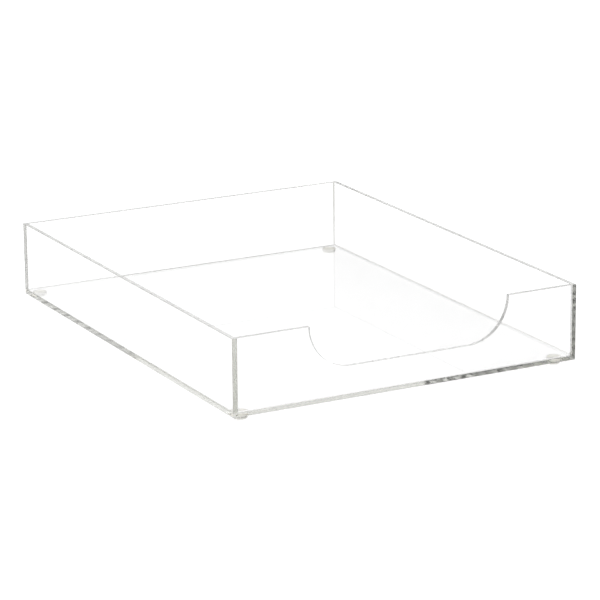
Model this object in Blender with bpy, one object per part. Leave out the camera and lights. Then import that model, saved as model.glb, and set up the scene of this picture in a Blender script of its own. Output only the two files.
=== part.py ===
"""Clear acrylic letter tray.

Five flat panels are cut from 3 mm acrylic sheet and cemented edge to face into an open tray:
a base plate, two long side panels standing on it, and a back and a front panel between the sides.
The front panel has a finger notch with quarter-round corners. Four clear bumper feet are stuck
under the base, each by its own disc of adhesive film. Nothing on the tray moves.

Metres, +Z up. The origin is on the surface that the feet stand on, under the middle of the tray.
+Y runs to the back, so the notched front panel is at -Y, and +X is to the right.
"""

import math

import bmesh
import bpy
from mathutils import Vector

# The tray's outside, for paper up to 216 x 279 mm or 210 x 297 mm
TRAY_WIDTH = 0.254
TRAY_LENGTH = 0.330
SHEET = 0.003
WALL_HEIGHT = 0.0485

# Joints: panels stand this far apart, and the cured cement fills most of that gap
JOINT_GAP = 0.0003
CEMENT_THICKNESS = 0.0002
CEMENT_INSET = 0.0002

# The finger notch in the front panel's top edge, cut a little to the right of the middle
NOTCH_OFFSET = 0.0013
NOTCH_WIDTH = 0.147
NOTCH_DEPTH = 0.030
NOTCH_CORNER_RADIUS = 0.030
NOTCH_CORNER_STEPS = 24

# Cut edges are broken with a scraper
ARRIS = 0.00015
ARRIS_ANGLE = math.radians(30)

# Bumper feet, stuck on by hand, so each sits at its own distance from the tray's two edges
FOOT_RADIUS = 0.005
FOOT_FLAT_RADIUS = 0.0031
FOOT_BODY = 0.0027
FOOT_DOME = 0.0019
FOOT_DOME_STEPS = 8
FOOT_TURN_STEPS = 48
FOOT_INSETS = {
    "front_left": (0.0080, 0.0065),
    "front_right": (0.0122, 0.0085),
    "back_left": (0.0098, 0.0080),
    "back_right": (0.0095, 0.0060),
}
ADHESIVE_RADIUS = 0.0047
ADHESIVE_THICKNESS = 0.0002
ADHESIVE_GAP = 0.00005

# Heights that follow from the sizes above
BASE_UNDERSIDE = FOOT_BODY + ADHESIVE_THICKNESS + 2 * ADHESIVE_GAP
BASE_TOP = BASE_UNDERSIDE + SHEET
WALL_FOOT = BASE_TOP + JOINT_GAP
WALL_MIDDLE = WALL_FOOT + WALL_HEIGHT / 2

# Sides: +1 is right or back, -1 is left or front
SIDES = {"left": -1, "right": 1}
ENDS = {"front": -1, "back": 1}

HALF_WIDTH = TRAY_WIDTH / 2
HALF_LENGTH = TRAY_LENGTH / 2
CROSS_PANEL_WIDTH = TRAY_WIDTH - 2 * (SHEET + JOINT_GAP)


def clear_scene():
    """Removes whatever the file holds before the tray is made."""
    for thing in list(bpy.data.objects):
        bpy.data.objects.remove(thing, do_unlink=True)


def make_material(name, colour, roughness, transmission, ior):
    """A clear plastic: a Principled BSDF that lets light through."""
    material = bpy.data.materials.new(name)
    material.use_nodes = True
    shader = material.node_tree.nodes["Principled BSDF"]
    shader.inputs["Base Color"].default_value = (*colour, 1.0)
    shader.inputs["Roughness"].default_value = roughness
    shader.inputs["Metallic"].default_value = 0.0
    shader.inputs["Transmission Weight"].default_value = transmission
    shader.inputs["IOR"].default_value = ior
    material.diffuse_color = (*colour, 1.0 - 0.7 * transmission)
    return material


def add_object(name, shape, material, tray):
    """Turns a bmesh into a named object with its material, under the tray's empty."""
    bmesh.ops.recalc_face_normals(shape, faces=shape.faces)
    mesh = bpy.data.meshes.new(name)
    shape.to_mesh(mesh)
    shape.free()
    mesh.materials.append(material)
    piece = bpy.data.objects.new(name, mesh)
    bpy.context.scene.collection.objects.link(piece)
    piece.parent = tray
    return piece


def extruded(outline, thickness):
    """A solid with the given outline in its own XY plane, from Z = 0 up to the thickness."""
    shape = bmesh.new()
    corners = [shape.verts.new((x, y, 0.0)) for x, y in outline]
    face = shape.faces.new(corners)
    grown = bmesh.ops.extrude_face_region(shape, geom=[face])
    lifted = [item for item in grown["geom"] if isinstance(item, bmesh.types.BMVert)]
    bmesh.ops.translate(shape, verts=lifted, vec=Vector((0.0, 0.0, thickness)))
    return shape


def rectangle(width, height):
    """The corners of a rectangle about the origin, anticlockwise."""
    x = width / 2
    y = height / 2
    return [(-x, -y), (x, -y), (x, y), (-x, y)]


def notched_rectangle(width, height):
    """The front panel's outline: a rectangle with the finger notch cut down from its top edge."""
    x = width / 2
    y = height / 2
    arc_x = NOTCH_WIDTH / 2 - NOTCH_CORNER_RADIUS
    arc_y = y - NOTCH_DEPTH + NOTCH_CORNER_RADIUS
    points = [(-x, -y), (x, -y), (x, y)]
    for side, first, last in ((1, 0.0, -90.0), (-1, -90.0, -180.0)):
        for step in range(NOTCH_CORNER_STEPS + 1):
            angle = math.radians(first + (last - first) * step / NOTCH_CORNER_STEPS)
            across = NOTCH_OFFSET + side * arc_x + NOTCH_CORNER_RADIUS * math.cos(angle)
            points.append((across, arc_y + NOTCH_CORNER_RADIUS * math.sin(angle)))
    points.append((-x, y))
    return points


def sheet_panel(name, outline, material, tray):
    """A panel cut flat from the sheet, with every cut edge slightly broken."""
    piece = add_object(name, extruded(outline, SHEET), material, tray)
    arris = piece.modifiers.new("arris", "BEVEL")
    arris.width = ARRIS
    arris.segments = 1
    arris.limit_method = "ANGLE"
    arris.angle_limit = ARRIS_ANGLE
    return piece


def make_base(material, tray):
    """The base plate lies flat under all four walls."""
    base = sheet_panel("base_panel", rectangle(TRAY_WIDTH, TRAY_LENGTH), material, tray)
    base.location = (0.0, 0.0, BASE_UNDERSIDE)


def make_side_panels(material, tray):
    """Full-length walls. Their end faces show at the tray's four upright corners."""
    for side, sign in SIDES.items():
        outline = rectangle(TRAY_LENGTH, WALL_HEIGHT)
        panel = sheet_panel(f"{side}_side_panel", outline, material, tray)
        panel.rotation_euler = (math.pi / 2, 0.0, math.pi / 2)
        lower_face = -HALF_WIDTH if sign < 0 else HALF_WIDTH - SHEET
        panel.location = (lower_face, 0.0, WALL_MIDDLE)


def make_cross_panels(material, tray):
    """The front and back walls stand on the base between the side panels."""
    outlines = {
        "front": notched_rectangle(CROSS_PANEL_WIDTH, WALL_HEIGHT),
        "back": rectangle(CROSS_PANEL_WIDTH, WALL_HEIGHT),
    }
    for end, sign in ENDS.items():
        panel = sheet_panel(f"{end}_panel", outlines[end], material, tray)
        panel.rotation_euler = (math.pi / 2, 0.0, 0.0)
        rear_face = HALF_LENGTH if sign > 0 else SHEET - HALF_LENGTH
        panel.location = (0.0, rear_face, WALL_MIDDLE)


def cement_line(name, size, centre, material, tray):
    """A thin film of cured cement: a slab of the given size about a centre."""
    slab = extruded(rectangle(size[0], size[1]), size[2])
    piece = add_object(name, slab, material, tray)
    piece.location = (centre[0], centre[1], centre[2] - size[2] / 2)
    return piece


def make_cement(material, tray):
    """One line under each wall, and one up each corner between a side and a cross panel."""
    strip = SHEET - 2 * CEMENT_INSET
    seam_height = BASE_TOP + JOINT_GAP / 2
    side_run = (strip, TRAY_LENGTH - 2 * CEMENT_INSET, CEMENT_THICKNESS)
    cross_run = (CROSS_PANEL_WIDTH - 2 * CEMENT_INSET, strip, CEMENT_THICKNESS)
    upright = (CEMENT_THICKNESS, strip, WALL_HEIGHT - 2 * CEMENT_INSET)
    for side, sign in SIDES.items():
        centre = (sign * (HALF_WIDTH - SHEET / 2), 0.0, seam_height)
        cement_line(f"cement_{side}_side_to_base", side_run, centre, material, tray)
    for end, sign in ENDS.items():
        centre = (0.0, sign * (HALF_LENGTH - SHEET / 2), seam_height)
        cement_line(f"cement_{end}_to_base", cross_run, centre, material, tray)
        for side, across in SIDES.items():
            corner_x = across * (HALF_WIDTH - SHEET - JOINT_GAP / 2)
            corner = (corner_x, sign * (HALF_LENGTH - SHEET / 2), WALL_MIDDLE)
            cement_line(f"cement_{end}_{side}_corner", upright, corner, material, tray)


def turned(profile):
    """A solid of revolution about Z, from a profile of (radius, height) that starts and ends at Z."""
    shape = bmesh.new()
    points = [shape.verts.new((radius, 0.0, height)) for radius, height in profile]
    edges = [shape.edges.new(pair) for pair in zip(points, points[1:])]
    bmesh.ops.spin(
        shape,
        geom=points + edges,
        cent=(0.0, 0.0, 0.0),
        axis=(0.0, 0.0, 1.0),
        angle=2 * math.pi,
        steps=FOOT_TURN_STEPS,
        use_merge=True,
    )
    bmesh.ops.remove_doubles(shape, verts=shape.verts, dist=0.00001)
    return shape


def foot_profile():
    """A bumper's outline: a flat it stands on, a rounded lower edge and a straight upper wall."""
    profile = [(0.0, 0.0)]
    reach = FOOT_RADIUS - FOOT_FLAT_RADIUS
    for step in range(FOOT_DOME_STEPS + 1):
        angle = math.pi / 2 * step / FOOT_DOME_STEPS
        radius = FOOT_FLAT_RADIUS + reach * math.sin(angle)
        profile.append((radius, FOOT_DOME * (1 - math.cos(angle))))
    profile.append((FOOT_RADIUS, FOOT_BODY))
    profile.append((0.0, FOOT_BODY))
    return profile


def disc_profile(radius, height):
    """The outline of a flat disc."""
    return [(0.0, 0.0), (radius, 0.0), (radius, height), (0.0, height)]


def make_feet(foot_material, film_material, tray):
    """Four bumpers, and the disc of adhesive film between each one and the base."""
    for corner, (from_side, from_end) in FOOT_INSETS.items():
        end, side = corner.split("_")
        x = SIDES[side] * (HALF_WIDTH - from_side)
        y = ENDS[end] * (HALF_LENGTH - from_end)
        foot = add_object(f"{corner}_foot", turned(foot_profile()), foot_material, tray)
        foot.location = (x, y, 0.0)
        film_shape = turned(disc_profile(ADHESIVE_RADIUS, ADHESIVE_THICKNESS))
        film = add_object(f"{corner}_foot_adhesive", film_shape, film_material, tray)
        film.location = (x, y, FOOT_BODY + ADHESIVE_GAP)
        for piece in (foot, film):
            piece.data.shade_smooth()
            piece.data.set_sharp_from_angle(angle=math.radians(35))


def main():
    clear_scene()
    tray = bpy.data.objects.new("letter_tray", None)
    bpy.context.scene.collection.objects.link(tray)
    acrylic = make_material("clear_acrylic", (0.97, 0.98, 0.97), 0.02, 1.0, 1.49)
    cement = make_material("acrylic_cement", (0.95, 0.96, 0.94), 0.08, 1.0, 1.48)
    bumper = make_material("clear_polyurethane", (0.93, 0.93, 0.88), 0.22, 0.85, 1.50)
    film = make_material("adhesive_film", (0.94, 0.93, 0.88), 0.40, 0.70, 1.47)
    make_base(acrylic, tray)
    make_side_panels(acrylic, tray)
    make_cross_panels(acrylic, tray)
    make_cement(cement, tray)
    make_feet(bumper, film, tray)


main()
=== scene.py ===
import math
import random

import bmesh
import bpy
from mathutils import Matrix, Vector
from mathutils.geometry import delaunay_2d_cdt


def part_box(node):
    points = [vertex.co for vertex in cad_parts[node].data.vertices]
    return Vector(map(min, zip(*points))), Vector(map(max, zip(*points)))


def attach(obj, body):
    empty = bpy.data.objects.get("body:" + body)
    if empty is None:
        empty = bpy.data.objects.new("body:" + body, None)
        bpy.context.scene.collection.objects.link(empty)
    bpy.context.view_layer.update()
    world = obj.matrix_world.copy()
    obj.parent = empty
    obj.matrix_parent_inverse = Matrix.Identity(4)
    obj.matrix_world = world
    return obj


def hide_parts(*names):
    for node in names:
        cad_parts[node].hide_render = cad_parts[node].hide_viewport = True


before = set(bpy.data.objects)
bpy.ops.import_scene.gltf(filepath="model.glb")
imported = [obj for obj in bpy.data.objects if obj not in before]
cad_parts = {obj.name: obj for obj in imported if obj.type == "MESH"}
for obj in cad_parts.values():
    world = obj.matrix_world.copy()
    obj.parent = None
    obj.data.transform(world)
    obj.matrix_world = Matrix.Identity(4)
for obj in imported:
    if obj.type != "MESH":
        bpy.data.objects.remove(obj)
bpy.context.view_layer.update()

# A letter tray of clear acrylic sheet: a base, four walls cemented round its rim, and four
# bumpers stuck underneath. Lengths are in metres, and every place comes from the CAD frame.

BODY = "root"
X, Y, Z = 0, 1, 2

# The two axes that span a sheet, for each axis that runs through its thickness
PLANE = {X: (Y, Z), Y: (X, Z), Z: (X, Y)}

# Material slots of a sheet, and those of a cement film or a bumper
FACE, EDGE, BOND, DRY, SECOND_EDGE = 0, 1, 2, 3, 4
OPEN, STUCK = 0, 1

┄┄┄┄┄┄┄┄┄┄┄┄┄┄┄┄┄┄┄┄

» Task statement:
Repeat the material word for word from its opening line up to and including the line containing "acrylic letter tray.".

» Finished answer:
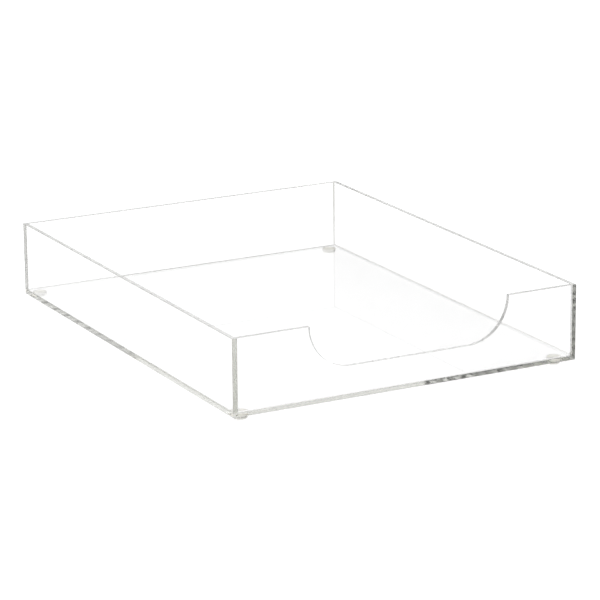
Model this object in Blender with bpy, one object per part. Leave out the camera and lights. Then import that model, saved as model.glb, and set up the scene of this picture in a Blender script of its own. Output only the two files.
=== part.py ===
"""Clear acrylic letter tray.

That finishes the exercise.